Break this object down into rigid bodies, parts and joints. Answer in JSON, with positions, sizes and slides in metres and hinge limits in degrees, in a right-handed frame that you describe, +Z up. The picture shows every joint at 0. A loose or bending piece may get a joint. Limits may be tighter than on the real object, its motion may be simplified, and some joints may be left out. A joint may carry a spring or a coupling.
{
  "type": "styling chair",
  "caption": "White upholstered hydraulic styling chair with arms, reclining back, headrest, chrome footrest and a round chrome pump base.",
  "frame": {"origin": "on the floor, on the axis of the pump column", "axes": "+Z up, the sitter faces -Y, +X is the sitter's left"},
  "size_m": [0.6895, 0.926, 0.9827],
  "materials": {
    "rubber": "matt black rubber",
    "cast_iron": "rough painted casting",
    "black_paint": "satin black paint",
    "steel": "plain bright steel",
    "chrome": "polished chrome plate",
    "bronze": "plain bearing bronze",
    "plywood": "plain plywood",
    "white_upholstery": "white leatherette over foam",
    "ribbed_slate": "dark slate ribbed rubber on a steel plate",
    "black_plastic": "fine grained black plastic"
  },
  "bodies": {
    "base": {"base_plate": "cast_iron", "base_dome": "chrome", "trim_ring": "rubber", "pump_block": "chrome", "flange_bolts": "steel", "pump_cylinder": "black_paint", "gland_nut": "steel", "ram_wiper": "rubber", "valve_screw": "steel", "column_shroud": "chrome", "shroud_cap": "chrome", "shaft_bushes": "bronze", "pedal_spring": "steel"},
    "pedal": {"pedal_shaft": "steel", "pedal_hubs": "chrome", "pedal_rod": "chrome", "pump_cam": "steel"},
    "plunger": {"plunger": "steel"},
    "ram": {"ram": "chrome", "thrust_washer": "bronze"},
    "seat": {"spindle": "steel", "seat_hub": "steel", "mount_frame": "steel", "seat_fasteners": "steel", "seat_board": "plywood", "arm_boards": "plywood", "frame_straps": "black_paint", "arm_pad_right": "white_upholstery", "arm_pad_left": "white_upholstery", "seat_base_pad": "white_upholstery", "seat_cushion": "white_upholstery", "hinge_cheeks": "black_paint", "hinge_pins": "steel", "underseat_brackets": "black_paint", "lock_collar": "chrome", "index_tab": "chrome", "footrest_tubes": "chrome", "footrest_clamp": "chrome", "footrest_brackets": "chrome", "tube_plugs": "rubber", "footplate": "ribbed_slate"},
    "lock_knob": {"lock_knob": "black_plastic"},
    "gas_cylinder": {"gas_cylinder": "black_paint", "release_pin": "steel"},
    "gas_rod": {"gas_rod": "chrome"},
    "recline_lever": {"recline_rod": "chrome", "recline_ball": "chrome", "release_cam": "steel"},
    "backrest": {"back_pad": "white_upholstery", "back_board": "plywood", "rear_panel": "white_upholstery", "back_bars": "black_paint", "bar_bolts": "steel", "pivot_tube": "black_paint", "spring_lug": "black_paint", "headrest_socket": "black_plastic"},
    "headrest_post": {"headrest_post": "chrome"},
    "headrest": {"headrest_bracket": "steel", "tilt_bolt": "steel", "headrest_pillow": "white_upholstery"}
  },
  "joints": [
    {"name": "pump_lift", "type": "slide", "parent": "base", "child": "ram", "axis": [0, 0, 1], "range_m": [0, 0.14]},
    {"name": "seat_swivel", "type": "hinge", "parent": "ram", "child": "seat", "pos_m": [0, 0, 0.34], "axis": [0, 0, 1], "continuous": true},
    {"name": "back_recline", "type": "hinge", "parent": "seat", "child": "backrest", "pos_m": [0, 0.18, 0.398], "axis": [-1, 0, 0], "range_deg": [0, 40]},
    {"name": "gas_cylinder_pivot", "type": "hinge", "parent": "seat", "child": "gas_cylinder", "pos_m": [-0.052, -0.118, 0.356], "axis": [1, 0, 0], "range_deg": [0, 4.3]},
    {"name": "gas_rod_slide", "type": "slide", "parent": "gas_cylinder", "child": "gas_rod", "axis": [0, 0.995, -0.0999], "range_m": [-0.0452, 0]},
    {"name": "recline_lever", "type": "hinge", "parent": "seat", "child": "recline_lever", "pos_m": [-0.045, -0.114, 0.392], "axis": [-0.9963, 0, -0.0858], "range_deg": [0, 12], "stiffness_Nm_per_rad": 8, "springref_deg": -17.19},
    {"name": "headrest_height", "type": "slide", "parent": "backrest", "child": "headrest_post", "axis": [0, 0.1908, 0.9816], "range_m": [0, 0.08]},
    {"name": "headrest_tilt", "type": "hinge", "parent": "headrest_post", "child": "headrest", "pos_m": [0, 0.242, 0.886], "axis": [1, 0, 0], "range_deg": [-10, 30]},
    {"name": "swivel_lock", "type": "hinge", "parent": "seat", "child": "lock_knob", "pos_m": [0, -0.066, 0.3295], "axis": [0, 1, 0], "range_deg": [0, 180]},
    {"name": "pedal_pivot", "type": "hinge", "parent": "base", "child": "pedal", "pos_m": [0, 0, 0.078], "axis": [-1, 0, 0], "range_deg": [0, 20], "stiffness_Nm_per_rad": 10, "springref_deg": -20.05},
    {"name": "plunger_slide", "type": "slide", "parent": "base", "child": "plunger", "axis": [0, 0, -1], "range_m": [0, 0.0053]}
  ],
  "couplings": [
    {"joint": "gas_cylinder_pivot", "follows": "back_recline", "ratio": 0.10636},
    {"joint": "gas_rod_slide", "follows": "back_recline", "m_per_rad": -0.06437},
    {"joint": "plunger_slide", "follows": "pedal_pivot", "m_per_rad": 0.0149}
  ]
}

• AIM OF THE TASK
Set out the complete listing exactly as shown.

• FINAL RESULT
Break this object down into rigid bodies, parts and joints. Answer in JSON, with positions, sizes and slides in metres and hinge limits in degrees, in a right-handed frame that you describe, +Z up. The picture shows every joint at 0. A loose or bending piece may get a joint. Limits may be tighter than on the real object, its motion may be simplified, and some joints may be left out. A joint may carry a spring or a coupling.
{
  "type": "styling chair",
  "caption": "White upholstered hydraulic styling chair with arms, reclining back, headrest, chrome footrest and a round chrome pump base.",
  "frame": {"origin": "on the floor, on the axis of the pump column", "axes": "+Z up, the sitter faces -Y, +X is the sitter's left"},
  "size_m": [0.6895, 0.926, 0.9827],
  "materials": {
    "rubber": "matt black rubber",
    "cast_iron": "rough painted casting",
    "black_paint": "satin black paint",
    "steel": "plain bright steel",
    "chrome": "polished chrome plate",
    "bronze": "plain bearing bronze",
    "plywood": "plain plywood",
    "white_upholstery": "white leatherette over foam",
    "ribbed_slate": "dark slate ribbed rubber on a steel plate",
    "black_plastic": "fine grained black plastic"
  },
  "bodies": {
    "base": {"base_plate": "cast_iron", "base_dome": "chrome", "trim_ring": "rubber", "pump_block": "chrome", "flange_bolts": "steel", "pump_cylinder": "black_paint", "gland_nut": "steel", "ram_wiper": "rubber", "valve_screw": "steel", "column_shroud": "chrome", "shroud_cap": "chrome", "shaft_bushes": "bronze", "pedal_spring": "steel"},
    "pedal": {"pedal_shaft": "steel", "pedal_hubs": "chrome", "pedal_rod": "chrome", "pump_cam": "steel"},
    "plunger": {"plunger": "steel"},
    "ram": {"ram": "chrome", "thrust_washer": "bronze"},
    "seat": {"spindle": "steel", "seat_hub": "steel", "mount_frame": "steel", "seat_fasteners": "steel", "seat_board": "plywood", "arm_boards": "plywood", "frame_straps": "black_paint", "arm_pad_right": "white_upholstery", "arm_pad_left": "white_upholstery", "seat_base_pad": "white_upholstery", "seat_cushion": "white_upholstery", "hinge_cheeks": "black_paint", "hinge_pins": "steel", "underseat_brackets": "black_paint", "lock_collar": "chrome", "index_tab": "chrome", "footrest_tubes": "chrome", "footrest_clamp": "chrome", "footrest_brackets": "chrome", "tube_plugs": "rubber", "footplate": "ribbed_slate"},
    "lock_knob": {"lock_knob": "black_plastic"},
    "gas_cylinder": {"gas_cylinder": "black_paint", "release_pin": "steel"},
    "gas_rod": {"gas_rod": "chrome"},
    "recline_lever": {"recline_rod": "chrome", "recline_ball": "chrome", "release_cam": "steel"},
    "backrest": {"back_pad": "white_upholstery", "back_board": "plywood", "rear_panel": "white_upholstery", "back_bars": "black_paint", "bar_bolts": "steel", "pivot_tube": "black_paint", "spring_lug": "black_paint", "headrest_socket": "black_plastic"},
    "headrest_post": {"headrest_post": "chrome"},
    "headrest": {"headrest_bracket": "steel", "tilt_bolt": "steel", "headrest_pillow": "white_upholstery"}
  },
  "joints": [
    {"name": "pump_lift", "type": "slide", "parent": "base", "child": "ram", "axis": [0, 0, 1], "range_m": [0, 0.14]},
    {"name": "seat_swivel", "type": "hinge", "parent": "ram", "child": "seat", "pos_m": [0, 0, 0.34], "axis": [0, 0, 1], "continuous": true},
    {"name": "back_recline", "type": "hinge", "parent": "seat", "child": "backrest", "pos_m": [0, 0.18, 0.398], "axis": [-1, 0, 0], "range_deg": [0, 40]},
    {"name": "gas_cylinder_pivot", "type": "hinge", "parent": "seat", "child": "gas_cylinder", "pos_m": [-0.052, -0.118, 0.356], "axis": [1, 0, 0], "range_deg": [0, 4.3]},
    {"name": "gas_rod_slide", "type": "slide", "parent": "gas_cylinder", "child": "gas_rod", "axis": [0, 0.995, -0.0999], "range_m": [-0.0452, 0]},
    {"name": "recline_lever", "type": "hinge", "parent": "seat", "child": "recline_lever", "pos_m": [-0.045, -0.114, 0.392], "axis": [-0.9963, 0, -0.0858], "range_deg": [0, 12], "stiffness_Nm_per_rad": 8, "springref_deg": -17.19},
    {"name": "headrest_height", "type": "slide", "parent": "backrest", "child": "headrest_post", "axis": [0, 0.1908, 0.9816], "range_m": [0, 0.08]},
    {"name": "headrest_tilt", "type": "hinge", "parent": "headrest_post", "child": "headrest", "pos_m": [0, 0.242, 0.886], "axis": [1, 0, 0], "range_deg": [-10, 30]},
    {"name": "swivel_lock", "type": "hinge", "parent": "seat", "child": "lock_knob", "pos_m": [0, -0.066, 0.3295], "axis": [0, 1, 0], "range_deg": [0, 180]},
    {"name": "pedal_pivot", "type": "hinge", "parent": "base", "child": "pedal", "pos_m": [0, 0, 0.078], "axis": [-1, 0, 0], "range_deg": [0, 20], "stiffness_Nm_per_rad": 10, "springref_deg": -20.05},
    {"name": "plunger_slide", "type": "slide", "parent": "base", "child": "plunger", "axis": [0, 0, -1], "range_m": [0, 0.0053]}
  ],
  "couplings": [
    {"joint": "gas_cylinder_pivot", "follows": "back_recline", "ratio": 0.10636},
    {"joint": "gas_rod_slide", "follows": "back_recline", "m_per_rad": -0.06437},
    {"joint": "plunger_slide", "follows": "pedal_pivot", "m_per_rad": 0.0149}
  ]
}